Until the late 1970s, the dissident movement paid little attention to the situation of women in the Soviet Union, because most dissidents, female as well as male, considered the woman question a less pressing issue than the absence of democracy. In 1979, a small group of Leningrad women began to argue that there was a connection between the autocratic government and women’s difficulties. Tatiana Goricheva (a philosopher) and Tatiana Mamonova and Julia Voznesenskaia (both writers of poetry and prose) published an underground magazine, Almanac: Woman and Russia, which contained articles by professional women and blue‑collar workers documenting in touching detail the hardships of Soviet women’s lives.
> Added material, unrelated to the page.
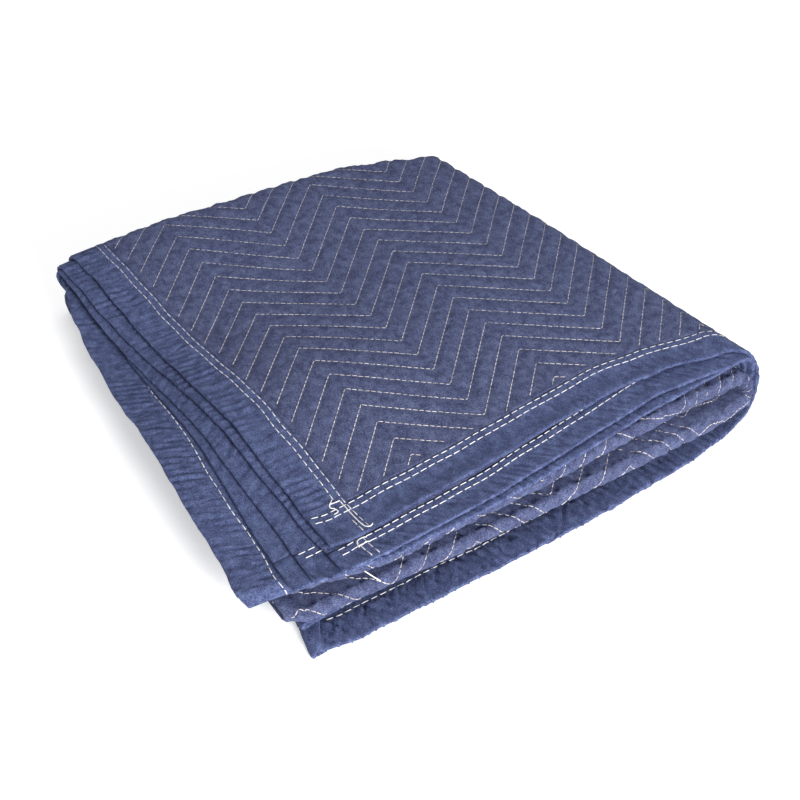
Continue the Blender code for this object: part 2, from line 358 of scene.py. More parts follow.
PUFF_HEIGHT, FINE_HEIGHT, BATTING_HEIGHT = 0.00040, 0.00026, 0.0003
INNER_FROM, INNER_OVER, INNER_LOSS = 2.6, 0.3, 0.7   # layers inside the pile are pressed flatter
RIPPLE_REACH = 0.62          # of the puckers of the front crease, in stretches from its middle
RIPPLE_LAST = 3.2            # the puckers end at this place across
SOFT_RIPPLE = 0.0005

WANDER = 0.0005              # how far hems and rows of stitches wander from their lines
TUCKS_FROM_ROW = 0.003       # a binding's tucks are full this far from its row of stitches
ROW_RIDGE, ROW_RIDGE_WIDTH = 0.00035, 0.0028
ROW_SUNK, ROW_SUNK_WIDTH = 0.00040, 0.0016
PUCKER_HEIGHT, PUCKERS_FROM_ROW = 0.00055, 0.010

# Loose stretches of the strips: strength, middle and half length of the stretch, and its fading
LOOSE = {"front": (1.0, 2.5, 0.62, 0.12), "upper": (0.45, 4.25, 0.42, 0.1)}
FAR_LOOSE, FAR_LOOSE_FROM, FAR_LOOSE_OVER = 0.55, 6.05, 0.1
FAR_LOOSE_WIDTH, FAR_LOOSE_EDGE = 0.011, 0.006
LOOSE_HEIGHT, LOOSE_PUCKER, LOOSE_RIDGE, RIDGE_WIDTH = 0.0026, 0.0005, 0.0019, 0.24
LOOSE_TUCKS, LOOSE_LOWEST = 0.8, -0.0002
LOOSE_PAST_ROW, LOOSE_FADE = 0.003, 0.008

# Open edges that stand up: how far in from the hem, by how much, and how much that changes
FRONT_LIFT = (0.018, 0.0019, 0.0008)
SIDE_LIFT = (0.016, 0.0016, 0.0004)
SECOND_LAYER_LIFT = 0.45     # the second layer's share of it
LIFT_FADE = 0.12             # it fades over this part of a stretch, toward a bend


def zigzag(x):
    """How far a zigzag line at x on the unfolded cloth is from its furthest back peak."""
    return ZIGZAG_DEPTH * np.abs((x / ZIGZAG_HALF + 1) % 2 - 1)


def line_distance(cloth):
    """Distance on the cloth to the nearest zigzag line."""
    phase = (cloth[..., 1] + zigzag(cloth[..., 0])) / LINE_SPACING
    slope = ZIGZAG_HALF / math.hypot(ZIGZAG_HALF, ZIGZAG_DEPTH)
    return np.abs((phase + 0.5) % 1 - 0.5) * LINE_SPACING * slope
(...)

Contributors blamed those hardships on the sexism pervading Soviet society, a sexism, they argued, that was promoted by the very regime that claimed to have liberated women from sexism. “Equality between Soviet men and women is observed primarily on paper,” declared Ekaterina Alexandrova, a professional from Leningrad, “and… the assertion that women have the same opportunities as men for any type of work is pure nonsense.” Once again, as in the 1850s, feminists were arguing that the system itself was patriarchal, and they were implying that women could only be emancipated by thoroughgoing political change. They implied as well that women’s emancipation should be a priority for those seeking to change the Soviet system.38
The publication of Almanac marked the re‑emergence of feminism within the critical intelligentsia. Very soon after the magazine began to circulate in typescript, the police came calling on its editors. They were expelled from the Soviet Union in 1980.